What you shouldn't waste testing resources on: marginal colour nuances without a hypothesis, changes on pages with hardly any traffic, and anything you don't have time to complete properly. A cancelled test is not a test, but an expensive assumption.
A/B testing and personalisationAn A/B test looks for the best variant for everyone. Personalisation looks for the best variant for each segment. The two are not mutually exclusive, on the contrary: an A/B test often shows that a variant wins with new customers but loses with existing customers. This is precisely the transition to personalisation. Instead of choosing a winner for everyone, you play out the best version for each segment.
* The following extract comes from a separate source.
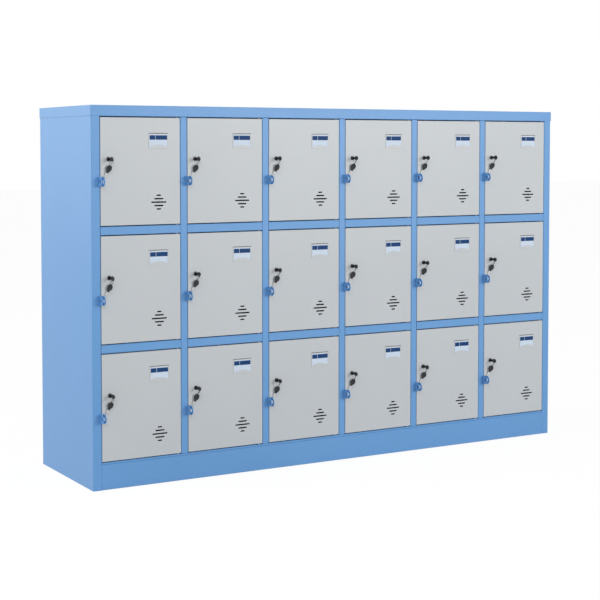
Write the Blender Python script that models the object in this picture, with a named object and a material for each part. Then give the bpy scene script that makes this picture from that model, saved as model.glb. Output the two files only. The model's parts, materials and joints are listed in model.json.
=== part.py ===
"""Low steel locker bank: three tiers of lockable compartments in six columns.

The carcass is folded sheet steel: two side panels, five partitions with boxed front
stiles, shelves with front rails, a ceiling, a floor, a plinth, a back and a top cap.
Each door is a shallow pan on two pivot pins, with a padlock eye, a card holder, five
vent slots and the barrel of a cam lock. The lock's plug, its cam and its key turn in
that barrel. Metres, +Z up, the doors face -Y and the front of the frame is the plane
y = FRONT. The origin is the centre of the bounding box's base.
"""

import math

import bmesh
import bpy
from mathutils import Matrix, Vector

# Overall size and layout
COLUMNS = 6
TIERS = 3
WIDTH = 1.800
DEPTH = 0.450
HEIGHT = 1.186
END_STILE = 0.030
STILE = 0.023
RAIL = 0.026
PLINTH = 0.085
HEAD = 0.034
CAP_BAND = 0.0325

# Sheet steel and its folds
SHEET = 0.0010
BEND = 0.0005
BEND_STEPS = 1
SEAT = 0.0005
JAMB = 0.020
CATCH_LIP = 0.012
RAIL_LIP = 0.008
SILL_LIP = 0.005
EDGE_FLANGE = 0.012
BACK_FLANGE = 0.015
PLINTH_RETURN = 0.025
FOOT_RETURN = 0.030
CAP_ROUND = 0.0015

# Doors
SIDE_GAP = 0.0015
END_GAP = 0.003
DOOR_DEPTH = 0.018
DOOR_ROUND = 0.0012
PIVOT_INSET = 0.009
PIVOT_BACK = 0.0055
PIN_RADIUS = 0.0025
PIN_REACH = 0.0065
PIN_SIDES = 6
RUNNING_GAP = 0.0003

# Vent slots, from the opening's left and bottom edges to the middle of the pattern
VENT_FROM_LEFT = 0.196
VENT_FROM_BOTTOM = 0.0725
VENT_PITCH = 0.0107
VENT_HEIGHT = 0.0046
VENT_LENGTH = 0.052
VENT_LENGTH_SHARES = (0.29, 0.60, 1.0, 0.60, 0.29)

# Card holder, from the opening's left and top edges
HOLDER_FROM_LEFT = 0.195
HOLDER_FROM_TOP = 0.0532
HOLDER_WIDTH = 0.066
HOLDER_HEIGHT = 0.0455
HOLDER_DEPTH = 0.0024
HOLDER_LIP = 0.0010
HOLDER_WALL = 0.0015
HOLDER_RIM = 0.003
HOLDER_ARCH = 0.009

# Padlock eyes, one pair beside each other on the stile and on the door
EYE_FROM_TOP = 0.200
EYE_HEIGHT = 0.029
EYE_REACH = 0.026
EYE_THICKNESS = 0.002
FRAME_EYE_SETBACK = 0.0030
DOOR_EYE_SETBACK = 0.0045
EYE_HOLE_RADIUS = 0.006
EYE_HOLE_OUT = 0.0135
EYE_SIDES = 12

# Cam lock
LOCK_FROM_LEFT = 0.0287
LOCK_FROM_TOP = 0.1313
LOCK_SIDES = 6
FACE_SIDES = 8
FACE_RADIUS = 0.0072
FACE_PROUD = 0.003
BARREL_RADIUS = 0.0052
BARREL_LENGTH = 0.017
NUT_SIDES = 6
NUT_RADIUS = 0.0095
NUT_THICKNESS = 0.004
PLUG_RADIUS = 0.0040
PLUG_PROUD = 0.0006
CAM_LENGTH = 0.037
CAM_WIDTH = 0.012
CAM_THICKNESS = 0.002
CAM_CLEARANCE = 0.0015
SCREW_SIDES = 6
SCREW_RADIUS = 0.0035
SCREW_HEAD = 0.0022

# Key
BLADE_WIDTH = 0.0065
BLADE_THICKNESS = 0.0018
BOW_OUT = 0.0245
BOW_LENGTH = 0.019
BOW_HEIGHT = 0.013
BOW_THICKNESS = 0.0032
BOW_SIDES = 8
BOW_HOLE_RADIUS = 0.0020
BOW_HOLE_OFFSET = 0.0055
BOW_HOLE_SIDES = 6

# Cutters run this far past what they cut, welded shapes sink this far in, and points
# that lie closer than this are one point
OVERRUN = 0.001
WELD = 0.0005
MERGE = 0.00001

# Values worked out from the sizes above
CAP_LAP = SHEET + SEAT
WEB_INSET = SHEET + SEAT
PITCH = (WIDTH - 2 * END_STILE + STILE) / COLUMNS
OPENING_WIDTH = PITCH - STILE
OPENING_HEIGHT = (HEIGHT - PLINTH - HEAD - (TIERS - 1) * RAIL) / TIERS
DOOR_WIDTH = OPENING_WIDTH - 2 * SIDE_GAP
DOOR_HEIGHT = OPENING_HEIGHT - 2 * END_GAP
KEY_REACH = BOW_OUT + BOW_LENGTH / 2
CAP_BACK = (DEPTH - CAP_LAP + KEY_REACH) / 2
FRONT = CAP_BACK - DEPTH + CAP_LAP
BODY_BACK = CAP_BACK - CAP_LAP
BACK_PANEL_FRONT = BODY_BACK - SHEET - SEAT - SHEET
INSIDE_BACK = BACK_PANEL_FRONT - SEAT
SHELF_BACK = INSIDE_BACK - SHEET - SEAT
STILE_BACK = FRONT + JAMB
BODY_TOP = HEIGHT - SHEET - SEAT
CEILING = HEIGHT - HEAD
INSIDE_LEFT = -WIDTH / 2 + CAP_LAP + SHEET
CAM_FRONT = JAMB + CAM_CLEARANCE
DOOR_RIGHT = PIVOT_INSET
DOOR_LEFT = PIVOT_INSET - DOOR_WIDTH
DOOR_FACE = -PIVOT_BACK

BLUE_PAINT = (0.122, 0.332, 0.665)
GREY_PAINT = (0.532, 0.562, 0.586)
DARK_METAL = (0.05, 0.05, 0.055)


def opening_left(column):
    return -WIDTH / 2 + END_STILE + column * PITCH


def opening_bottom(tier):
    return PLINTH + tier * (OPENING_HEIGHT + RAIL)


def web_right(column):
    """Right face of the wall on the left of a column, seen from inside it."""
    if column == 0:
        return INSIDE_LEFT
    return opening_left(column) - STILE + SHEET + WEB_INSET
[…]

For most shops, this is the second expansion stage: first master clean A/B testing, then personalise specifically where the data shows a clear segment difference. Anyone who starts with personalisation without understanding the basic mechanics of testing is building on sand.
One final practical comment: The greatest value of an A/B test programme comes not from the individual winning test, but from the culture it establishes. When a team has learnt to formulate assumptions as hypotheses and test them against real users, the way decisions are talked about changes. "I believe" becomes "Let's test it". That's the real return - and it can't be seen in a single dashboard.